What becomes obvious from speaking to the local people is that there is no serious discussion on the use of indigenous knowledge in Modhupur. “The damage has reached such an extent that there seems to have no natural fix,” cautions Abedin, who has been witnessing and reporting on the gradual demise of Modhupur forest for more than four decades. “What I see is that the Modhupur forest is on the verge of a complete demise.”

Way forward

Under the circumstances, there is nothing more important for the people of the Modhupur forest villages than to press for their right to land. “Now, we are in a situation where blaming each other is fruitless. The government, armed with a comprehensive plan, can save what remains of the forest and solve complex land issues in Modhupur,” said Professor Wahiduddin Mahmud, an eminent economist, in a roundtable discussion titled “Modhupur Sal Forest: Its Demise, Demographic Changes and Customary Land Rights”, organised jointly by SEHD and Power and Participation Research Centre (PPRC) on July 29, 2019.

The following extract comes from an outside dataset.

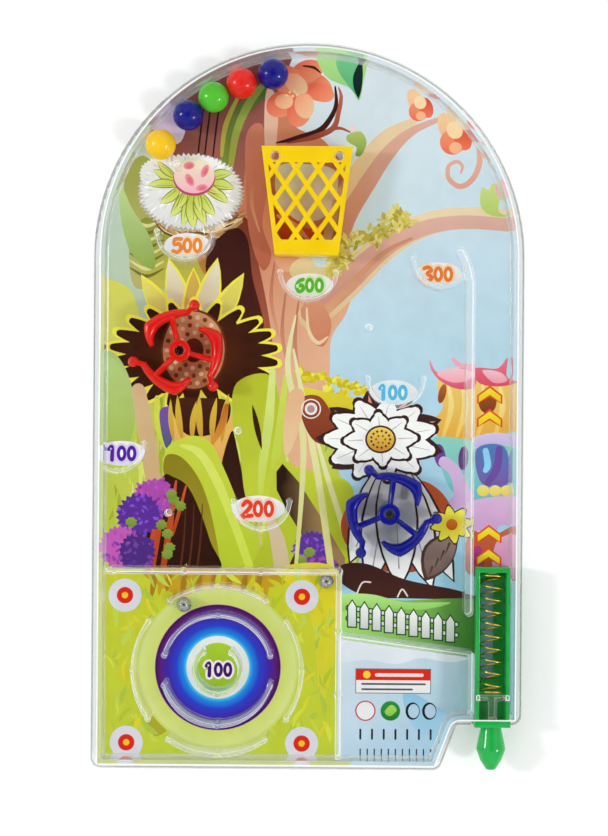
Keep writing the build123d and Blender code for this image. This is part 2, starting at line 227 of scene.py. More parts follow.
def moulded_plastic(name, light, dark, roughness=0.18, scatter=0.0):
    """Glossy coloured plastic with faint flow marks and an even colour that drifts a little."""
    made = Nodes(name)
    tone = made.ramp(made.noise(160, 4), srgb(dark), srgb(light), 0.25, 0.7)
    made.link(tone, made.shader.inputs["Base Color"])
    gloss = made.spread(made.noise(900, 2), roughness * 0.7, roughness * 1.35)
    made.link(gloss, made.shader.inputs["Roughness"])
    made.put(IOR=1.36, Coat_Weight=0.15, Coat_Roughness=0.04)
    if scatter:
        made.put(Subsurface_Weight=scatter, Subsurface_Scale=1.2 * MM)
        made.shader.inputs["Subsurface Radius"].default_value = (1.0, 0.8, 0.5)
    made.bump(made.noise(420, 2), strength=0.12, distance=0.2 * MM)
    return made.material


def clear_plastic(name, tint, roughness=0.02, clarity=1.0):
    """Clear polystyrene.  Lamps shine through it, so that what is inside is lit."""
    made = Nodes(name)
    made.put(Roughness=roughness, IOR=1.5, Transmission_Weight=clarity)
    made.shader.inputs["Base Color"].default_value = (*tint, 1)
    through = made.add("ShaderNodeBsdfTransparent")
    through.inputs["Color"].default_value = (*tint, 1)
    path = made.add("ShaderNodeLightPath")
    passing = made.add("ShaderNodeMath", operation="MAXIMUM")
    made.link(path.outputs["Is Shadow Ray"], passing.inputs[0])
    made.link(path.outputs["Is Diffuse Ray"], passing.inputs[1])
    mix = made.add("ShaderNodeMixShader")
    made.link(passing.outputs["Value"], mix.inputs["Fac"])
    made.link(made.shader.outputs["BSDF"], mix.inputs[1])
    made.link(through.outputs["BSDF"], mix.inputs[2])
    made.link(mix.outputs["Shader"], made.output.inputs["Surface"])
    made.bump(made.noise(60, 2), strength=0.05, distance=0.2 * MM)
    return made.material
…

“We find three interests regarding the Modhupur forest—forest conservation, agriculture and the demands of the people living there. Modhupur forest will not survive without the coordination of these interests. We have to understand these interests first and then move to a sustainable solution through discussion,” explained Dr Hossain Zillur Rahman, another well-known economist and social thinker, who also participated in the event. The FD officials, community and elected leaders from Modhupur, academics and environmentalists—all agreed to carry the dialogue forward.